A little match helps a lot...

Let $J$ be the cost:
$$
J = \sum_n (a x_n - y_n)^2
$$

Then minimizing the loss over $a$ we need the derivative:
$$
\begin{align}
\frac{\partial J}{\partial a}
&= \frac{1}{N} \sum_n \frac{\partial}{\partial a} (a x_n - y_n)\\
&= \frac{1}{N}\sum_n 2(ax_n-y_n)\frac{\partial}{\partial a}(a x_n - y_n)\\
&= \frac{1}{N}\sum_n 2(ax_n-y_n)(x_n - 0)\\
&= \frac{1}{N}\sum_n 2x_n (ax_n-y_n)
\end{align}
$$

Now, we check an $a_i$, and compute the gradient to see if we need to increase or decrease $a_i$ to create the model.  How much?  This is the learning rate:
$$
a_{i+1} = a_i - \alpha \frac{\partial J}{\partial a}
$$

In [None]:
xt = torch.from_numpy(x).reshape(-1,1)
yt = torch.from_numpy(y).reshape(-1,1)

In [None]:
model = torch.nn.Linear(1, 1, bias=False, dtype=torch.float64)
loss = torch.nn.MSELoss()
optimizer = torch.optim.SGD(model.parameters(), lr=0.01)

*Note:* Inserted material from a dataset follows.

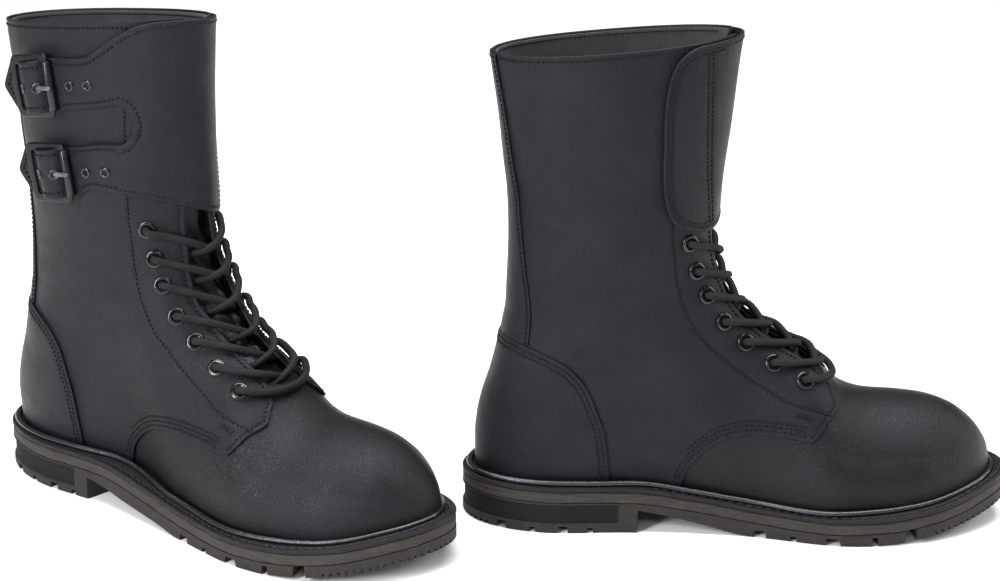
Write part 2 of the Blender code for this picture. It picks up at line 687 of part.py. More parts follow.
def tube(path, radius, sides):
    verts = []
    side = None
    for k, p in enumerate(path):
        d = path[min(k + 1, len(path) - 1)] - path[max(k - 1, 0)]
        d = d / np.linalg.norm(d)
        if side is None:
            side = np.cross(d, (0.2, 1.0, 0.1))
        side = side - d * (side @ d)
        side = side / np.linalg.norm(side)
        up = np.cross(d, side)
        for j in range(sides):
            a = 2 * pi * j / sides
            verts.append(p + radius * (side * cos(a) + up * sin(a)))
    faces = []
    for k in range(len(path) - 1):
        for j in range(sides):
            i = (j + 1) % sides
            faces.append((k * sides + j, k * sides + i, (k + 1) * sides + i, (k + 1) * sides + j))
    faces.append(tuple(reversed(range(sides))))
    faces.append(tuple(range((len(path) - 1) * sides, len(path) * sides)))
    return verts, faces


def lace(foot):
    knots = np.array(lace_knots())
    pts = skin(knots[:, 0], knots[:, 1], knots[:, 2] + 1e-6)
    verts, faces = tube(pts, LACE_RADIUS, 5)
    return foot.mesh("lace", verts, faces, "cord")


# ---- gaiter, straps and buckles ------------------------------------------------------------
def buckle_frame_axes(x, z, rise):
    """Origin and axes at a buckle: along the strap to the front, across the strap, outward."""
    p, n = side_point(x, z)
    q, _ = side_point(x + 4, z + 4 * rise)
    along = q - p
    along = along - n * (along @ n)
    along = along / np.linalg.norm(along)
    return p, along, np.cross(along, n) * -1.0, n


STRAP_E = (-26, -20, -14, -8, -4, 0, 4, 8, 14, 20)
STRAP_N = (5.0, 4.4, 3.95, 6.3, 8.9, 10.4, 8.6, 4.0, 1.4, 0.9)


def strap_mid(e):
    """Height of the strap's middle over the buckle's tangent plane."""
    return float(glide(STRAP_E, STRAP_N, e))


def gaiter(foot):
    """One piece of leather: inner end panel, front wrap and two straps."""
    cols = (.681, .66, .63, .60, .565, .53, .50, .47, .44, .41, .385, .367)
    low_s = (.15, .27, .34, .39, .46, .51, .59, .64, .665, .681)
    low_t = (.832, .855, .857, .856, .851, .842, .842, .842, .850, .872)
    top_s = (.15, .21, .26, .326, .374, .40, .42, .62, .64, .666, .681)
    top_t = (.970, .970, .971, .984, .9935, .997, .998, .998, .996, .988, .965)
    verts = []
    rows = 7
    mid_low, mid_high = 2, 4
    bot, lo, hi, top = [], [], [], []
    for s in cols:
        b = float(glide(low_s, low_t, s))
        t = float(glide(top_s, top_t, s))
        w1 = .893 + .004 * (s > .4)
        w2 = .937
        bot.append(b)
        lo.append(w1)
        hi.append(w2)
        top.append(t)
    for k, s in enumerate(cols):
        knots = (bot[k], lo[k], hi[k], top[k])
        for j in range(rows):
            t = float(np.interp(j, (0, mid_low, mid_high, rows - 1), knots))
            verts.append(skin(s, t, GAITER_LIFT))
    n_main = len(cols)
    faces = grid_faces(n_main, rows)
    for (bx, bz, rise), j0, j1, edge in ((BUCKLES[0], mid_high, rows - 1, 0), (BUCKLES[1], 0, mid_low, 1)):
        base = [(n_main - 1) * rows + j for j in range(j0, j1 + 1)]
        o, along, across, n = buckle_frame_axes(bx, bz, rise)
        m = j1 - j0 + 1
        prev = base
        for s in (.335, .305, .28):
            b = float(glide(low_s, low_t, s))
            t = float(glide(top_s, top_t, s))
            w1 = .893 + (s - .36) * .06
            w2 = .934 + (s - .36) * .09
            lo_t, hi_t = (w2, t) if edge == 0 else (b, w1)
            new = []
            for j in range(m):
                new.append(len(verts))
                verts.append(skin(s, lo_t + (hi_t - lo_t) * j / (m - 1), GAITER_LIFT))
            for j in range(m - 1):
                faces.append((prev[j], prev[j + 1], new[j + 1], new[j]))
            prev = new
        for e in (14, 9.5, 6.5, 3.5, 0, -3.5, -7, -10.5, -14, -18, -26):
            half = STRAP_WIDTH / 2
            new = []
            for j in range(m):
                k = 2 * j / (m - 1) - 1
                ee = e
                if e == -26:
                    ee = -STRAP_TIP + STRAP_TAPER * abs(k)
                p = o + along * ee + across * (half * k) + n * (strap_mid(ee) + GAITER_THICK / 2)
                new.append(len(verts))
                verts.append(p)
            for j in range(m - 1):
                faces.append((prev[j], prev[j + 1], new[j + 1], new[j]))
            prev = new
    ob = foot.mesh("gaiter", np.array(verts), faces, "leather")
    thicken(ob, GAITER_THICK)
    holes = []
    for bx, bz, rise in BUCKLES:
        o, along, across, n = buckle_frame_axes(bx, bz, rise)
        lean = along * 0.62 + n * 0.79
        lean = lean / np.linalg.norm(lean)
        holes.append(post_at(3.2, -4.0, 4.0, o + along * 2.9 + n * 8.4, lean, 8))
        holes.append(post_at(2.4, -3.5, 3.5, o - along * 9.6 + n * 5.4, n - along * 0.4, 8))
        for e in (22.0, 35.0):
            p, q = side_point(bx + e, bz + e * rise)
            holes.append(post_at(2.4, -0.5, 5.5, p, q, 8))
    tool = foot.mesh("strap_holes", *gather(holes), "steel", hidden=True)
    cut(ob, tool)
    return ob


def prism(profile, half, o, along, across, n, lift=0.0):
    """Extrude a closed profile of (along, out) by half the width each way."""
    verts = []
    for side in (-half, half):
        verts += [o + along * a + n * (b + lift) + across * side for a, b in profile]
    m = len(profile)
    faces = [tuple(range(m)), tuple(range(2 * m - 1, m - 1, -1))]
    for k in range(m):
        q = (k + 1) % m
        faces.append((k, m + k, m + q, q))
    return verts, faces


def ribbon(path, thick):
    """Closed profile of a strip that follows a path."""
    path = np.asarray(path, float)
    left = []
    right = []
    for k in range(len(path)):
        d = path[min(k + 1, len(path) - 1)] - path[max(k - 1, 0)]
        d = d / np.linalg.norm(d)
        q = np.array([-d[1], d[0]]) * thick / 2
        left.append(path[k] + q)
        right.append(path[k] - q)
    return left + right[::-1]


def buckle(foot, tag, spec):
    x, z, rise = spec
    o, along, across, n = buckle_frame_axes(x, z, rise)
    bar = o + n * BAR_HEIGHT
    lean = along - n * FRAME_PITCH
    lean = lean / np.linalg.norm(lean)
    out = n + along * FRAME_PITCH
    out = out / np.linalg.norm(out)

    ea = (-14.4, -12.2, -BAR / 2, BAR / 2, 12.5, 14.3)
    eb = (-BUCKLE_TALL / 2, -13.2, -6.0, 6.0, 13.2, BUCKLE_TALL / 2)
    verts = [bar + lean * a + across * b for a in ea for b in eb]

    def keep(i, j):
        return i in (0, 2, 4) or j in (0, 4)

    faces = [tuple(reversed(f)) for f in grid_faces(6, 6, keep)]
    ob = foot.mesh("buckle_frame_" + tag, verts, faces, "enamel", pivot=bar)
    thicken(ob, BAR, centred=True)

    front = bar + lean * 13.4
    profile = ((1.5, -12.9), (ROLLER_RADIUS, -12.9), (ROLLER_RADIUS, 12.9), (1.5, 12.9))
    v, f = ring_at(profile, front, across, 12)
    foot.mesh("buckle_roller_" + tag, v, f, "enamel", pivot=front)

    ring = [(1.62 * cos(q), 1.62 * sin(q)) for q in np.linspace(radians(30), radians(330), 8)]
    outer = [(2.45 * cos(q), 2.45 * sin(q)) for q in np.linspace(radians(330), radians(80), 8)]
    profile = ring + outer + [(4.0, 3.9), (16.0, 3.9), (16.8, 3.2), (16.3, 2.4), (4.6, 2.35), (2.4, 1.6)]
    v, f = prism(profile, 1.2, bar, lean, across, out)
    foot.mesh("buckle_prong_" + tag, v, f, "enamel", pivot=bar)

    swing = np.linspace(radians(250), radians(470), 7)
    turn = [(2.15 * cos(q), 2.15 * sin(q) + BAR_HEIGHT) for q in swing]
    tail = [(e, float(side_sag(x, z, rise, e)) + 1.6) for e in (-25, -18, -10)]
    lower = tail + [(-4.0, 2.2)]
    upper_layer = [(-4.5, 5.6)]
    for e in (-10, -18, -25):
        upper_layer.append((e, float(side_sag(x, z, rise, e)) + 2.9))
    path = lower + turn + upper_layer
    v, f = prism(ribbon(path, 1.0), 7.0, o, along, across, n)
    chape = foot.mesh("chape_" + tag, v, f, "leather")
    slot = [(-4.5, BAR_HEIGHT - 4.0), (5.0, BAR_HEIGHT - 4.0),
            (5.0, BAR_HEIGHT + 5.0), (-4.5, BAR_HEIGHT + 5.0)]
    v, f = prism(slot, 1.7, o, along, across, n)
    tool = foot.mesh("chape_slot_" + tag, v, f, "steel", hidden=True)
    cut(chape, tool)


def side_sag(x, z, rise, e):
    """How far the leg falls away from the buckle's tangent plane."""
    o, along, across, n = buckle_frame_axes(x, z, rise)
    p, _ = side_point(x + e, z + e * rise)
    return (p - o) @ n


for foot in (Foot("right_", RIGHT_AT, False), Foot("left_", LEFT_AT, True)):
    sole_stack(foot)
    upper(foot)
    lace(foot)
    gaiter(foot)
    for label, spec in (("upper", BUCKLES[0]), ("lower", BUCKLES[1])):
        buckle(foot, label, spec)
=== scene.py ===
"""Fire boots: the looks of the pair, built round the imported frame.

Every leather piece lies on one shared skin: a loop position s (0 at the back, 0.5 at the front)
and a level t (0 at the sole, 1 at the collar).  Shapes are worked out in millimetres for a right
boot (x forward, y inward, z up) and then placed, mirrored for the left one.
"""
import bpy
import numpy as np
from math import cos, pi, radians, sin
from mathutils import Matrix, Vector, geometry, kdtree


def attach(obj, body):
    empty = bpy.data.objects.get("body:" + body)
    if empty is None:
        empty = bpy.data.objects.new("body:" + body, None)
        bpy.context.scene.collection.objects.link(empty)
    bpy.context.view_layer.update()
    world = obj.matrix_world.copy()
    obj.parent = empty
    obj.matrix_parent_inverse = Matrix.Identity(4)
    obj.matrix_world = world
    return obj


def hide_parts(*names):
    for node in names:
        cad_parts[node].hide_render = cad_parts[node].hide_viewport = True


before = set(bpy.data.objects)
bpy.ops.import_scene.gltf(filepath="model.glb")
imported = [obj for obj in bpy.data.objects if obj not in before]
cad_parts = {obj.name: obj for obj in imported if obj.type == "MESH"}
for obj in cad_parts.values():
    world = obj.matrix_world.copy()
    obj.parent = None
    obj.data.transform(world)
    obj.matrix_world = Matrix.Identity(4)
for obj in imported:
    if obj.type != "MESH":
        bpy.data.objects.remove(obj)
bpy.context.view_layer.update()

MM = 0.001

# ---- where the two boots stand and the camera ----------------------------------------------
SHIFT = (0.00245, -0.00115)
RIGHT_AT = (-0.2830, 0.0870, 32.8)
LEFT_AT = (-0.0210, 0.0030, 0.8)
CAMERA_AT = (0.0, -1.220, 0.567)
CAMERA_PITCH = 19.7
CAMERA_LENS = 85.4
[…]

Train the model... 1000 times.

In [None]:
cost_history = []

for epock in range(1000):
    yhat = model(xt)
    
    output = loss(yhat, yt)
    output.backward()  # computes dloss/da
    cost_history.append(output.item())
    
    optimizer.step()   # a <- a - 0.01 dloss/da
    optimizer.zero_grad()

This all looks complex for a simple model!

Let's try finding $a$.

In [None]:
y_predicted = model.forward(xt)

In [None]:
plt.plot(xt, yt, 'o', color='tab:red')
plt.plot(xt, y_predicted.detach().numpy(), '--')

for name, param in model.named_parameters():
  print(name, param)